L’espéranto est égalitaire. Il permet à de larges couches de la population des différents pays de communiquer sans intermédiaire au-delà des barrières linguistiques et politiques. L’anglais, considéré par beaucoup comme la langue mondiale de fait, ne parvient pas à remplir ce rôle même au sein du petit cercle des pays relativement riches possédant un système éducatif élaboré. Même si le pouvoir est, et restera provisoirement entre les mains des opposants à l’introduction générale de l’espéranto, il s’avère en pratique que l’espéranto est déjà à l’heure actuelle un moyen par lequel certains laissés-pour-compte linguistiques peuvent devenir bilingues et prendre part à une communication équitable au delà des barrières linguistiques.
L’apprentissage de l’espéranto exige environ le tiers du temps nécessaire à l’apprentissage de l’anglais ou de l’allemand. L’alphabet est phonétique (un son = une lettre) et la grammaire est très régulière. La phonologie répond au principe de l’internationalité. L’espéranto parlé évoque les sonorités de l’italien ou de l’espagnol.
L’espéranto est une langue agglutinante, pour laquelle une part importante du lexique est formé par combinaison d’affixes et de suffixes. Ceci réduit le vocabulaire à mémoriser. Les radicaux sont choisis suivant le principe d’une internationalité maximale.

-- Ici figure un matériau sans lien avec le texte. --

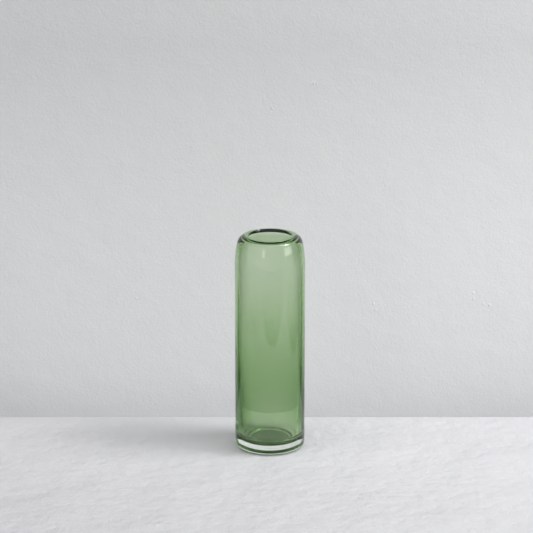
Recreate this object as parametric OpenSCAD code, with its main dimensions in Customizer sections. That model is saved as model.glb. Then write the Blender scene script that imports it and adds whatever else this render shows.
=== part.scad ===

Une langue adaptée à tous les buts ne peut naître que d’un processus collectif. Depuis 100 ans ont lieu des congrès et des rencontres où l’espéranto est parlé. Il existe des dizaines de milliers de livres, et plusieurs centaines de revues, souvent modestes, en espéranto. L’espéranto devient souvent la langue familiale quotidienne pour des couples de langue maternelle différente et pour leurs enfants.
L’espéranto évolue comme les autres langues – par des emprunts lexicaux et la formation de mots nouveaux à partir d’éléments préexistants – sans perdre de sa simplicité et de sa régularité.
Le nombre de locuteurs est stable en Europe et a fortement augmenté au cours des dernières décennies dans quelques régions extra-européennes (Chine, Iran, Afrique). L’espéranto a bénéficié d’une reconnaissance supérieure à ce que l’on imagine souvent, même si l’on est encore loin de ce qui serait nécessaire pour assurer son essor mondial en tant que deuxième langue pour tous. Dans une résolution de 1954, l’Unesco a reconnu quelques-uns des « résultats atteints par l’espéranto dans le domaine des échanges internationaux et du rapprochement des peuples ». Depuis cette époque, l’Association Universelle d’Espéranto UEA collabore avec d’autres organisations non-gouvernementales au sein de différents groupes de travail de l’Unesco. Celle-ci a même recommandé en 1985 de s’intéresser de plus près au problème linguistique et à l’espéranto dans les écoles et universités des États membres.
Quelques pays acceptent l’espéranto comme matière facultative à l’école. L’université de Budapest possède un département d’espéranto, et d’autres universités proposent des cours en espéranto ou à son sujet. Des instances locales éditent des dépliants touristiques en espéranto. Des stations radiophoniques internationales émettent sur les ondes courtes ou par satellite de façon journalière ou hebdomadaire.
Le réseau de plus en plus dense de la communication mondiale, combiné à la mondialisation capitaliste représentent un défi de plus en plus grand pour la classe des travailleurs : il s’agit de faire consciemment avancer la mondialisation par en-bas. L’espéranto s’avère très utile pour fournir une aisance linguistique, qui peut par la suite être étendue à d’autres langues. La communauté des utilisateurs de l’espéranto constitue un milieu dans lequel les questions de politique linguistique sont sans cesse abordées. De cette façon, l’espéranto apporte sa contribution à la nécessaire amélioration de la culture linguistique des couches les moins privilégiées de la société. Indépendamment du manque de soutien politique à son égard, l’espéranto s’avère vivant et toujours attractif pour de nouveaux adeptes depuis des décennies.
Beaucoup de gens utilisent l’espéranto de façon pratique
Nombreux sont ceux qui, à la suite d’un effort d’apprentissage modéré, ont réussi à se constituer un réseau de contacts d’amplitude mondiale. La majorité des locuteurs de l’espéranto privilégie l’aspect pratique à l’aspect politique : ils utilisent leurs connaissances linguistiques lors de voyages en entrant en contact avec des amis et en établissant de nouvelles relations grâce à l’une des adresse du populaire « service de passeport » (Pasporta Servo), qui contient les adresses de 1364 personnes de 89 pays, prêtes à héberger pendant un temps limité des voyageurs parlant l’espéranto. Chaque année ont lieu des dizaines de rencontres internationales, conférences et événements récréatifs, où il est fréquemment question de problèmes socio-politiques ou politico-culturels.